Panasonic Avionics, a provider of in-flight entertainment and communication systems and a subsidiary of multinational electronics company Panasonic, has agreed (in conjunction with its parent company) to pay more than $280 million to resolve charges arising out of a scheme to retain consultants for improper purposes and conceal payments to third-party sales agents, in violation of the accounting provisions of the Foreign Corrupt Practices Act.
The settlement, which was announced Monday, calls for Panasonic Avionics to pay a $137.4 million criminal penaltyas part of a deferred prosecution agreement. In a related proceeding, the Securities and Exchange Commission (SEC) filed a cease and desist order against Panasonic, which agreed to pay approximately $143 million in disgorgement to the SEC, including prejudgment interest. Thus, the combined total amount of U.S. criminal and regulatory penalties to be paid by Panasonic and Panasonic Avionics is just over $280 million.
According to admissions and court documents, Panasonic Avionics “knowingly and willfully” caused Panasonic to falsify its books and records with respect to Panasonic Avionics’ retention of consultants for improper purposes. “The consultants, which did little or no actual consulting work for Panasonic Avionics, were retained through a third-party service provider and were paid for out of a budget over which a senior Panasonic Avionics executive had complete control and discretion, without meaningful oversight by anyone at Panasonic Avionics or Panasonic,” the Justice Department stated.
Panasonic Avionics also admitted that employees in its Asia region concealed use of certain sales agents who did not pass the company’s internal diligence requirements. According to admissions and court documents, Panasonic Avionics formally terminated its relationship with these sales agents, as required by its compliance policies, but Panasonic Avionics employees then secretly continued to use the agents by having them rehired as sub-agents of another company, which had passed Panasonic Avionics’ due diligence checks. Through this process, employees hid more than $7 million in payments to at least 13 sub-agents.

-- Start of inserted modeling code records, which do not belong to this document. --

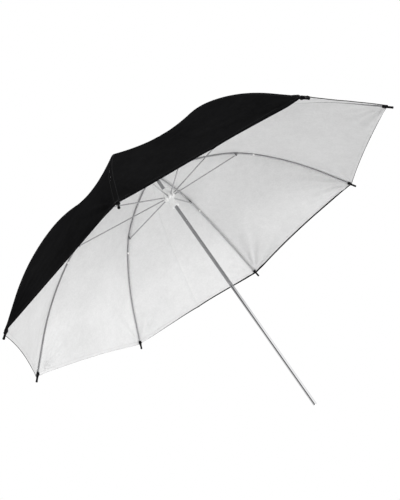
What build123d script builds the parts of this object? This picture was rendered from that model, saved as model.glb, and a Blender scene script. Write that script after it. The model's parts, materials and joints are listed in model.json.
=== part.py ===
"""Photographic umbrella reflector, stored open.

Millimetres, +Z up along the shaft towards the crown. The origin is the centre of the
shaft's lower end, which is the end that goes into a lamp stand's umbrella bracket.
Eight ribs stand on the X and Y axes and the diagonals between them.
"""

import math
import os

from build123d import *

# ---- driving dimensions ----

# shaft
shaft_length = 566.0
shaft_radius = 3.5
shaft_wall = 0.7

# places on the shaft
hinge_below_top = 14.4  # the rib hinges, below the shaft's upper end
runner_pivot_drop = 59.0  # the stretcher pivots in the open umbrella's runner, below the hinges
end_chamfer = 0.3

# rib: three tangent arcs and a straight end, seen from the side of the umbrella
rib_count = 8
first_rib_azimuth = -90.0
hinge_radius = 13.2
rib_rise = 4.8  # degrees above level at the hinge
crown_run = 160.0
crown_bend = 15.5
shoulder_run = 85.0
shoulder_bend = 17.5
skirt_run = 170.0
skirt_bend = 18.5
straight_run = 79.0
rib_width = 2.4
rib_depth = 2.0
rib_wall = 0.35

# stretcher and its joint on the rib
joint_run = 200.5  # along the rib, from its hinge
joint_drop = 3.6  # the rivet below the rib's middle line
stretcher_width = 2.2
stretcher_depth = 1.8
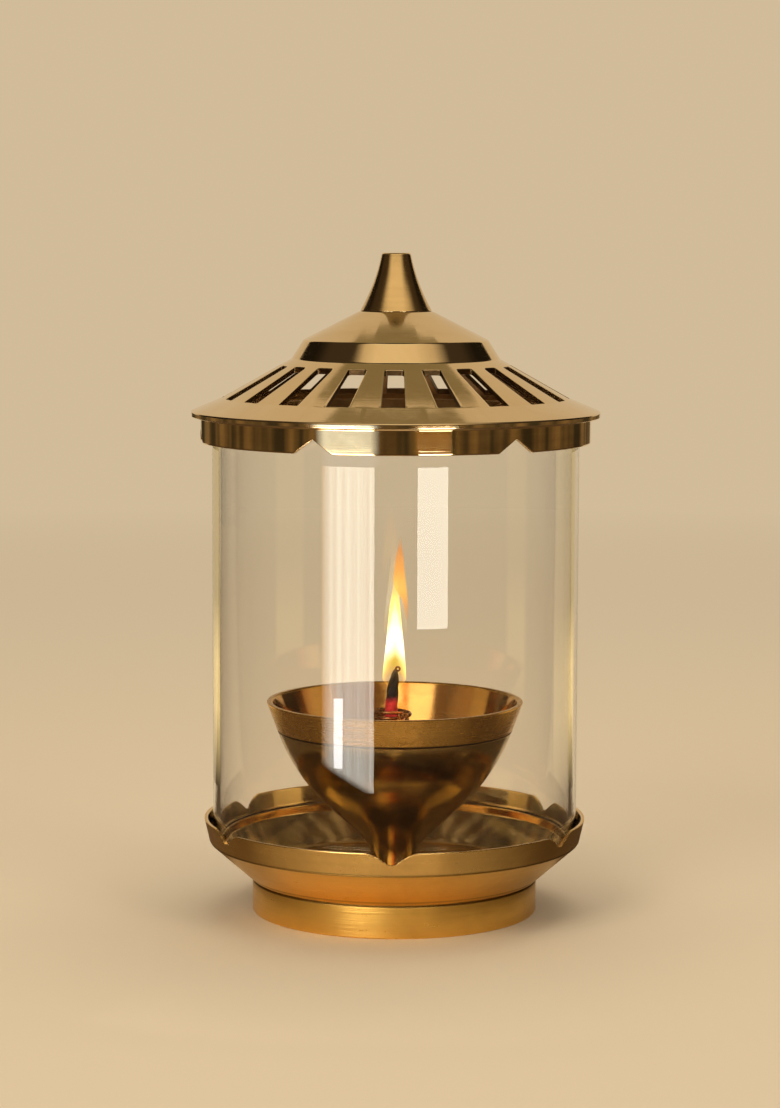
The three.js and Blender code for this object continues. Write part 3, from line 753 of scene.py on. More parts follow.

By mischaracterizing the payments made to consultants and sales agents and providing false or incomplete representations and Sarbanes-Oxley sub-certifications to Panasonic about Panasonic Avionics’ financials and financial controls, Panasonic Avionics’ caused Panasonic to falsify its books, records, and accounts in violation of the FCPA.
The SEC orderfound that Panasonic fraudulently overstated pre-tax and net income by prematurely recognizing more than $82 million in revenue for the fiscal quarter ending June 30, 2012. The fraud was accomplished by Panasonic Avionics backdating an agreement with a state-owned airline and providing misleading information to Panasonic Avionics’ auditor, according to the SEC.
The SEC order further found that Panasonic lacked sufficient internal accounting controls and failed to make and keep accurate books and records concerning purported consultants retained by Panasonic Avionics, as well as sales agents used to solicit business from state-owned airlines and other customers throughout the Middle East and Asia.
“Issuers need to ensure that their rules and controls address the specific bribery and corruption risks they face when operating in global markets with customers that are state-owned entities,” said Charles Cain, Chief of the Enforcement Division’s FCPA Unit. “It is not enough for a company merely to set up policies and procedures that are not enforced or are easily circumvented by employees.”
Panasonic Avionics entered into a deferred prosecution agreement(DPA), filed April 30, 2018 in the U.S. District Court for the District of Columbia, charging the company with one count of knowingly and willfully causing the falsification of the books, records, and accounts of its parent company Panasonic.
As part of the DPA, Panasonic Avionics will pay a total criminal penalty of $137 million. It also agreed to continue to cooperate with the Department’s investigation, enhance its compliance program, implement rigorous internal controls and retain an independent corporate compliance monitor for at least two years.
The Criminal Division’s Fraud Section said it reached this resolution based on several factors, including the fact that Panasonic Avionics did not timely voluntarily self-disclose the conduct, but did cooperate with the department’s investigation after receiving a request for documents from the SEC.
Panasonic Avionics received a 20 percent discount off the low end of the U.S. Sentencing Guidelines fine range “because of its cooperation and remediation, which, although untimely in certain respects, did include causing several senior executives who were either involved in or aware of the misconduct to be separated from Panasonic Avionics or Panasonic.”
“Because many of the company’s compliance enhancements were more recent, and therefore have not been tested, the DPA imposes an independent compliance monitor for a term of two years, followed by an additional year of self-reporting to the department,” the Justice Department stated.